Extracted data entries
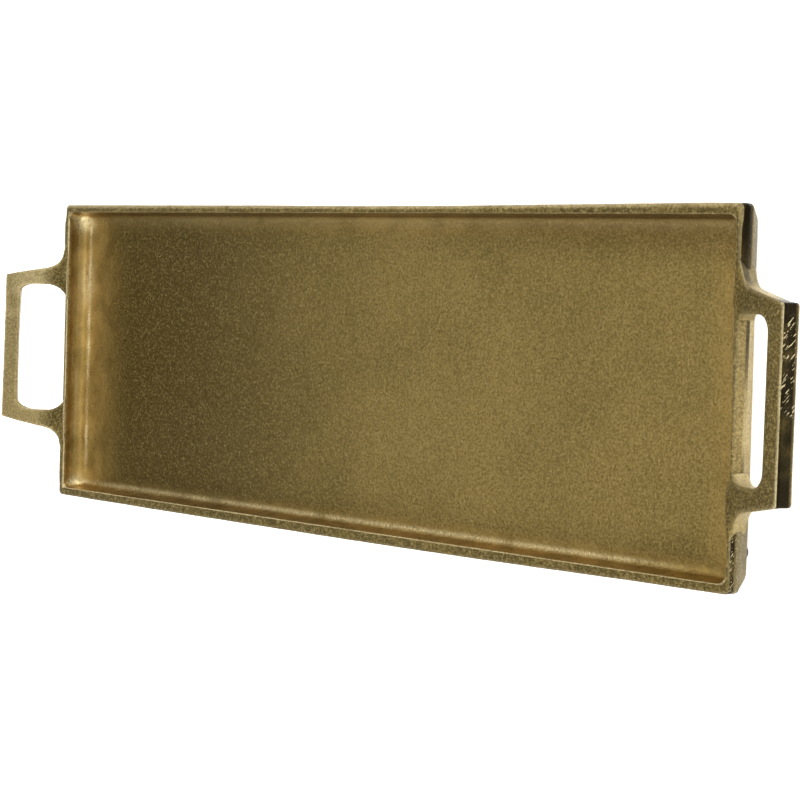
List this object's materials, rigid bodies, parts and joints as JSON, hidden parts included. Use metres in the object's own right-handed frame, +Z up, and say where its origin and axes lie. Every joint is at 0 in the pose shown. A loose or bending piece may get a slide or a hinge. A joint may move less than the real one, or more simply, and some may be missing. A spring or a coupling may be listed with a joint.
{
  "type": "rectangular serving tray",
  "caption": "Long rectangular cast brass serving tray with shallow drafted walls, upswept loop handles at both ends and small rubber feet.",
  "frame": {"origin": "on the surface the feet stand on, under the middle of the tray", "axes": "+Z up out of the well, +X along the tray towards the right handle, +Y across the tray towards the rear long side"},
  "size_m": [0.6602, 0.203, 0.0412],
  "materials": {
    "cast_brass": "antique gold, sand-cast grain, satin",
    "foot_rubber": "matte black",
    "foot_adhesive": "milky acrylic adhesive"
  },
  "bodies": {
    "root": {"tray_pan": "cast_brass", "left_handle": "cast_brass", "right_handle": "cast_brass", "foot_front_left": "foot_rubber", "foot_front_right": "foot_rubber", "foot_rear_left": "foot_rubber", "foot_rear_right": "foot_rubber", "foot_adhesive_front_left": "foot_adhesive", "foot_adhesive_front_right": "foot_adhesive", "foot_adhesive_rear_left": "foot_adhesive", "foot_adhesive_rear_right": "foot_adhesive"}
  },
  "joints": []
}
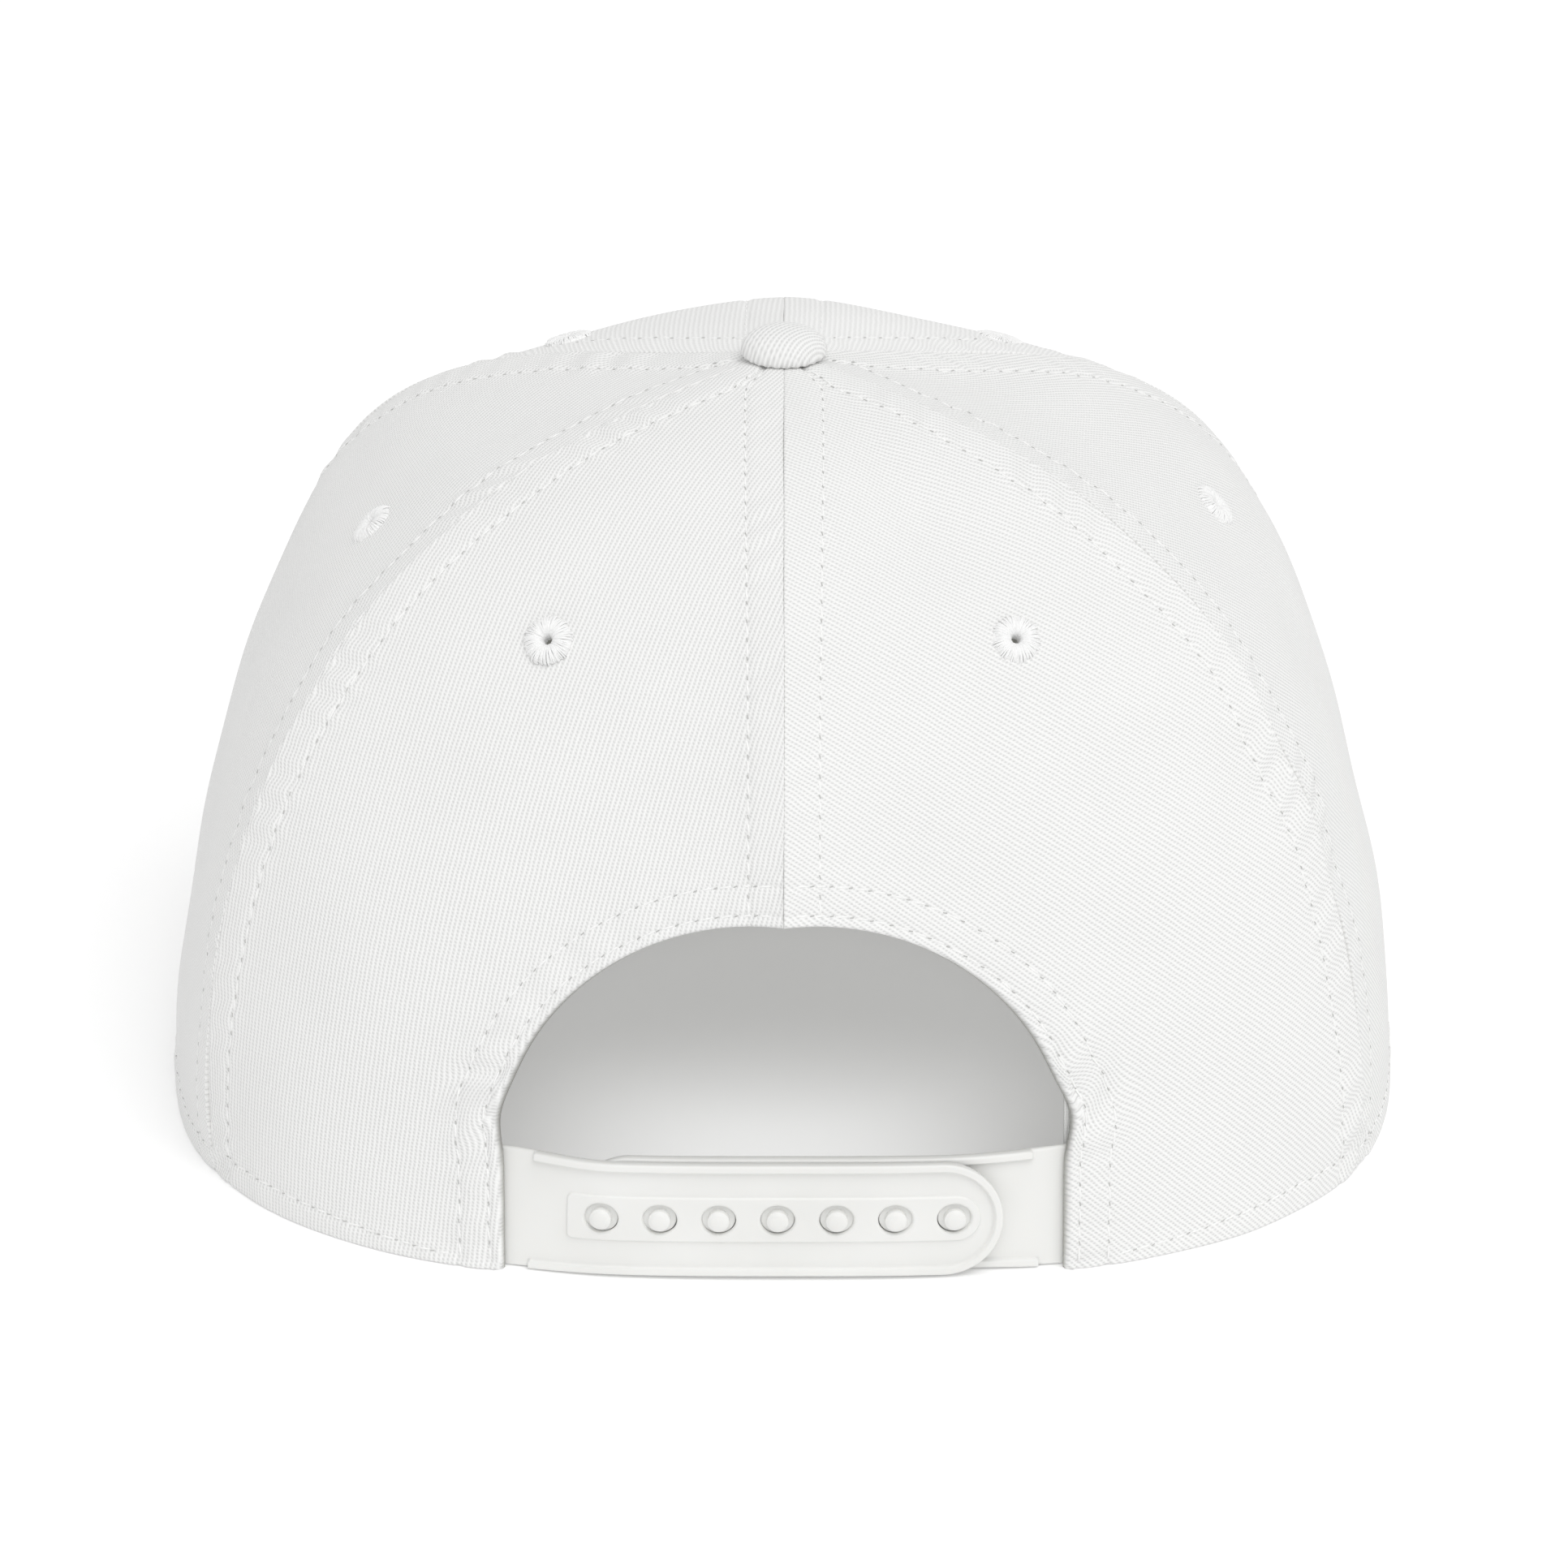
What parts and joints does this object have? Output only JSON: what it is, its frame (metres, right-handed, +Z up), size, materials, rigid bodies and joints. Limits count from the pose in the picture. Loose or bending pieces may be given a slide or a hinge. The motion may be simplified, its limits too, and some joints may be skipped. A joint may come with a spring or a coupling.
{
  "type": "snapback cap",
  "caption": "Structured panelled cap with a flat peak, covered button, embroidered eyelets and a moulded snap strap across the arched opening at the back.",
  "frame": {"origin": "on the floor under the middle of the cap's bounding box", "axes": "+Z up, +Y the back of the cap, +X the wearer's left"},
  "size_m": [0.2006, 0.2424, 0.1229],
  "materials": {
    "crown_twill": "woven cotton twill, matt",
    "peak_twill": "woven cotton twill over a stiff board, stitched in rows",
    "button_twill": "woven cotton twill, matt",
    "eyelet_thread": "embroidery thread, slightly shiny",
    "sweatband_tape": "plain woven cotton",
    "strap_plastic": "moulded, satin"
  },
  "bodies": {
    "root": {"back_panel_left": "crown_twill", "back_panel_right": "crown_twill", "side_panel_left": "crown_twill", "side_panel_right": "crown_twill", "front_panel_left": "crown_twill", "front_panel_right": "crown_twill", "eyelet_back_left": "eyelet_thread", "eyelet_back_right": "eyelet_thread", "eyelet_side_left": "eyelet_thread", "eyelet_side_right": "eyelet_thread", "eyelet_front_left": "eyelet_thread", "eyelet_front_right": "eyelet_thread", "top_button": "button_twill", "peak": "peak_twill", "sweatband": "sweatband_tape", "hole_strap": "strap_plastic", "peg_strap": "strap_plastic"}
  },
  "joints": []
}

JOB: Restate every record exactly, leaving nothing out.

EXPECTED OUTPUT:
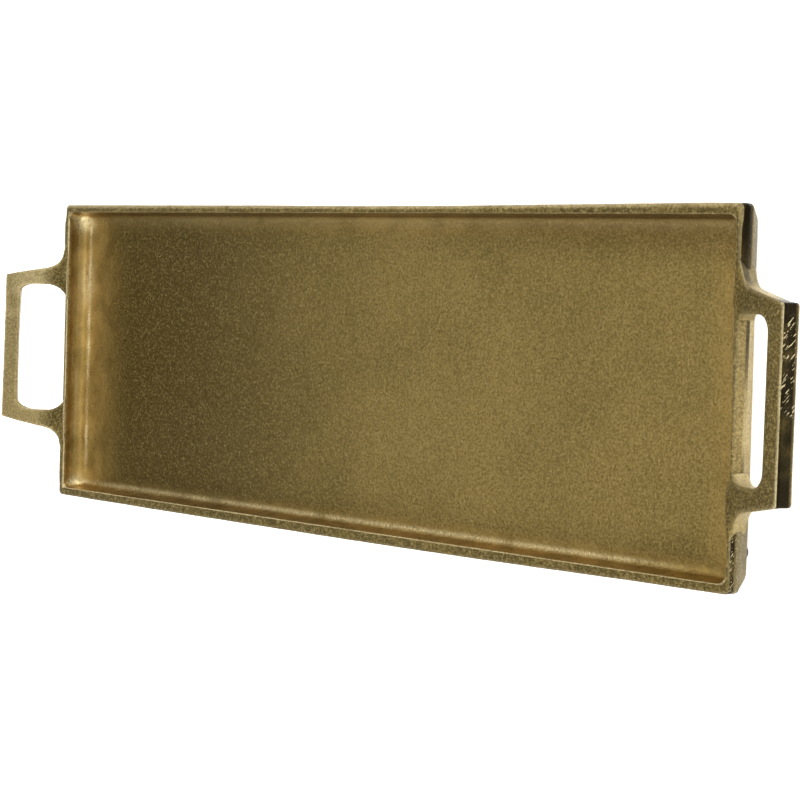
List this object's materials, rigid bodies, parts and joints as JSON, hidden parts included. Use metres in the object's own right-handed frame, +Z up, and say where its origin and axes lie. Every joint is at 0 in the pose shown. A loose or bending piece may get a slide or a hinge. A joint may move less than the real one, or more simply, and some may be missing. A spring or a coupling may be listed with a joint.
{
  "type": "rectangular serving tray",
  "caption": "Long rectangular cast brass serving tray with shallow drafted walls, upswept loop handles at both ends and small rubber feet.",
  "frame": {"origin": "on the surface the feet stand on, under the middle of the tray", "axes": "+Z up out of the well, +X along the tray towards the right handle, +Y across the tray towards the rear long side"},
  "size_m": [0.6602, 0.203, 0.0412],
  "materials": {
    "cast_brass": "antique gold, sand-cast grain, satin",
    "foot_rubber": "matte black",
    "foot_adhesive": "milky acrylic adhesive"
  },
  "bodies": {
    "root": {"tray_pan": "cast_brass", "left_handle": "cast_brass", "right_handle": "cast_brass", "foot_front_left": "foot_rubber", "foot_front_right": "foot_rubber", "foot_rear_left": "foot_rubber", "foot_rear_right": "foot_rubber", "foot_adhesive_front_left": "foot_adhesive", "foot_adhesive_front_right": "foot_adhesive", "foot_adhesive_rear_left": "foot_adhesive", "foot_adhesive_rear_right": "foot_adhesive"}
  },
  "joints": []
}
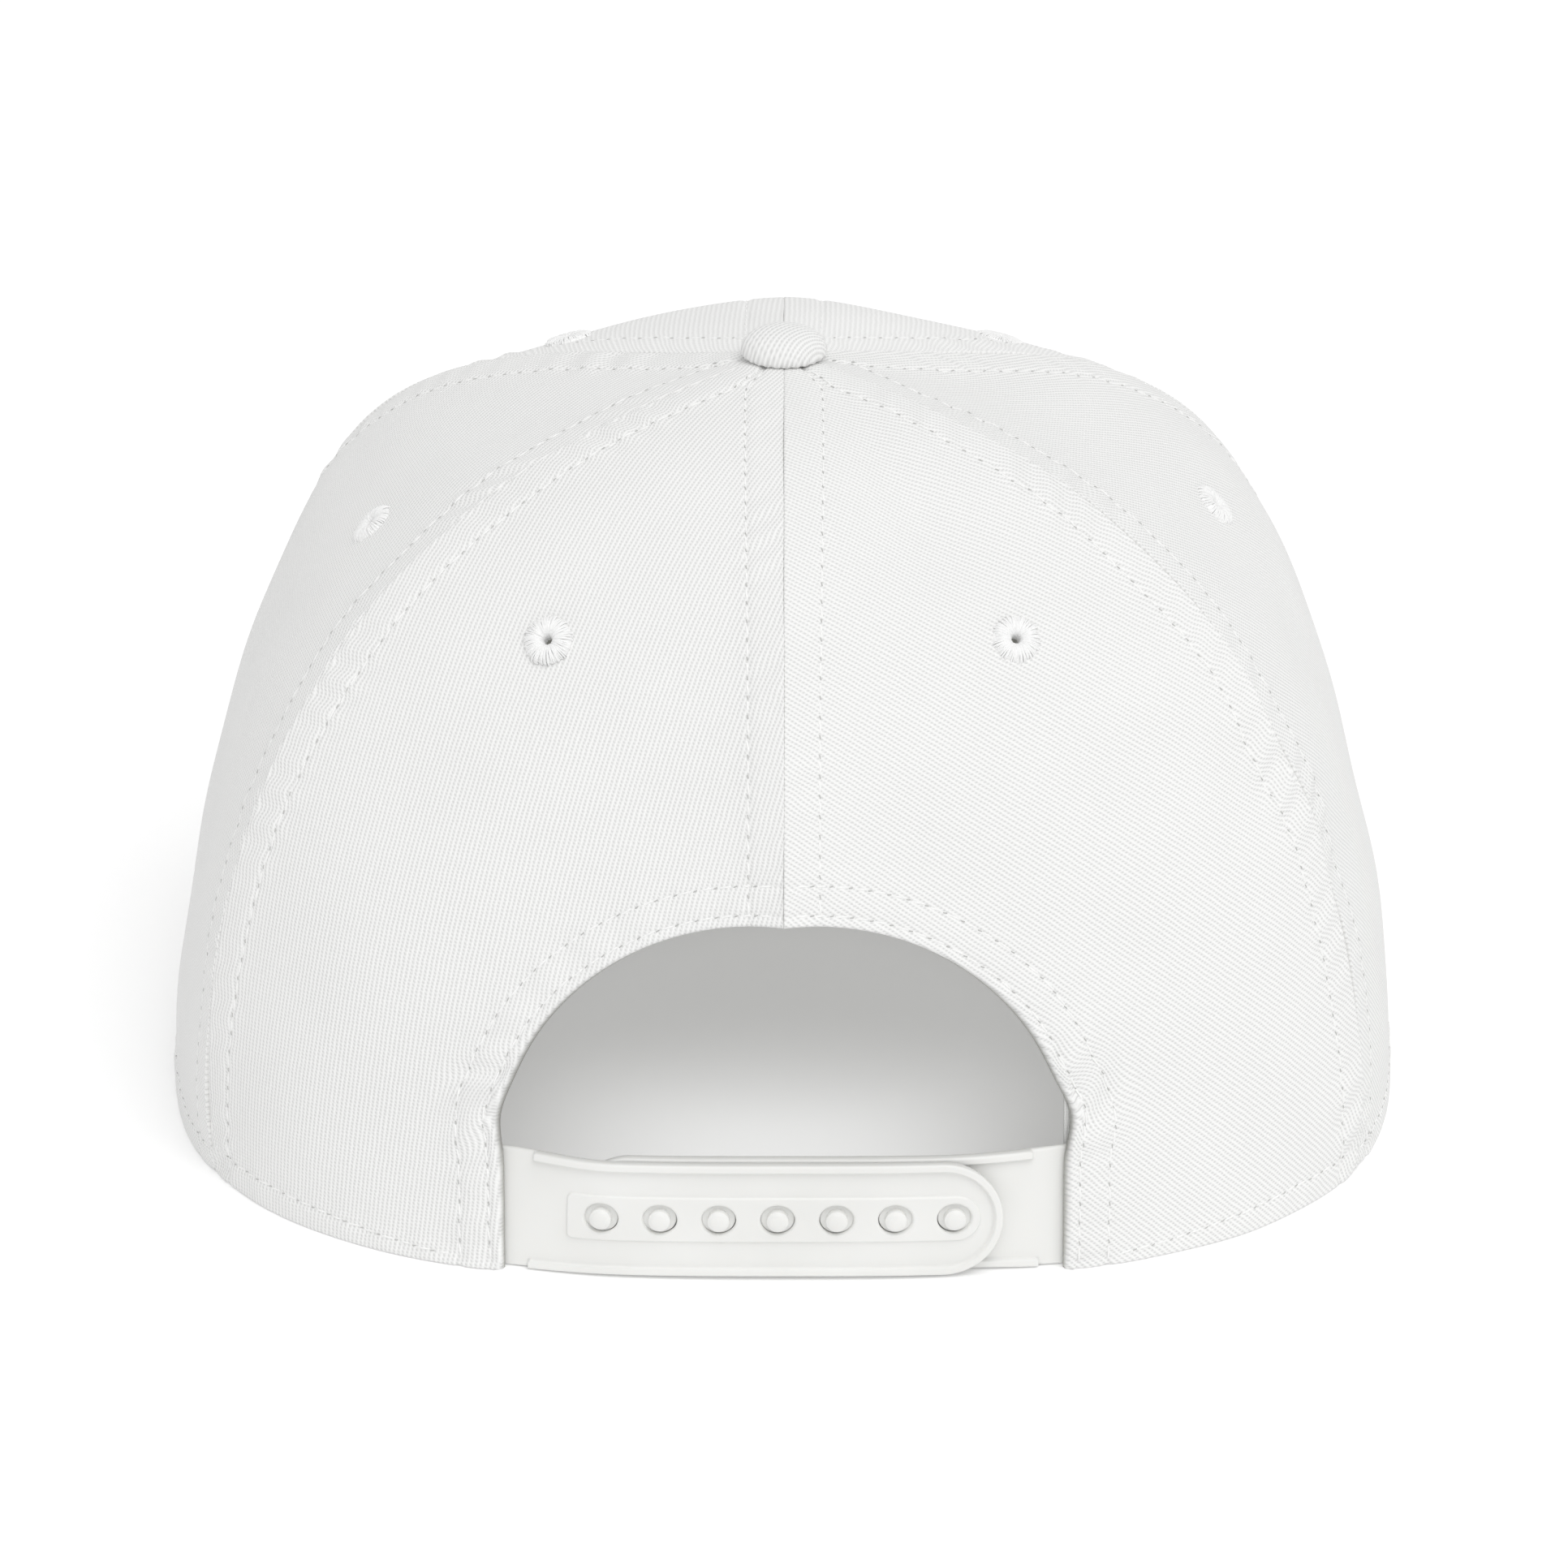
What parts and joints does this object have? Output only JSON: what it is, its frame (metres, right-handed, +Z up), size, materials, rigid bodies and joints. Limits count from the pose in the picture. Loose or bending pieces may be given a slide or a hinge. The motion may be simplified, its limits too, and some joints may be skipped. A joint may come with a spring or a coupling.
{
  "type": "snapback cap",
  "caption": "Structured panelled cap with a flat peak, covered button, embroidered eyelets and a moulded snap strap across the arched opening at the back.",
  "frame": {"origin": "on the floor under the middle of the cap's bounding box", "axes": "+Z up, +Y the back of the cap, +X the wearer's left"},
  "size_m": [0.2006, 0.2424, 0.1229],
  "materials": {
    "crown_twill": "woven cotton twill, matt",
    "peak_twill": "woven cotton twill over a stiff board, stitched in rows",
    "button_twill": "woven cotton twill, matt",
    "eyelet_thread": "embroidery thread, slightly shiny",
    "sweatband_tape": "plain woven cotton",
    "strap_plastic": "moulded, satin"
  },
  "bodies": {
    "root": {"back_panel_left": "crown_twill", "back_panel_right": "crown_twill", "side_panel_left": "crown_twill", "side_panel_right": "crown_twill", "front_panel_left": "crown_twill", "front_panel_right": "crown_twill", "eyelet_back_left": "eyelet_thread", "eyelet_back_right": "eyelet_thread", "eyelet_side_left": "eyelet_thread", "eyelet_side_right": "eyelet_thread", "eyelet_front_left": "eyelet_thread", "eyelet_front_right": "eyelet_thread", "top_button": "button_twill", "peak": "peak_twill", "sweatband": "sweatband_tape", "hole_strap": "strap_plastic", "peg_strap": "strap_plastic"}
  },
  "joints": []
}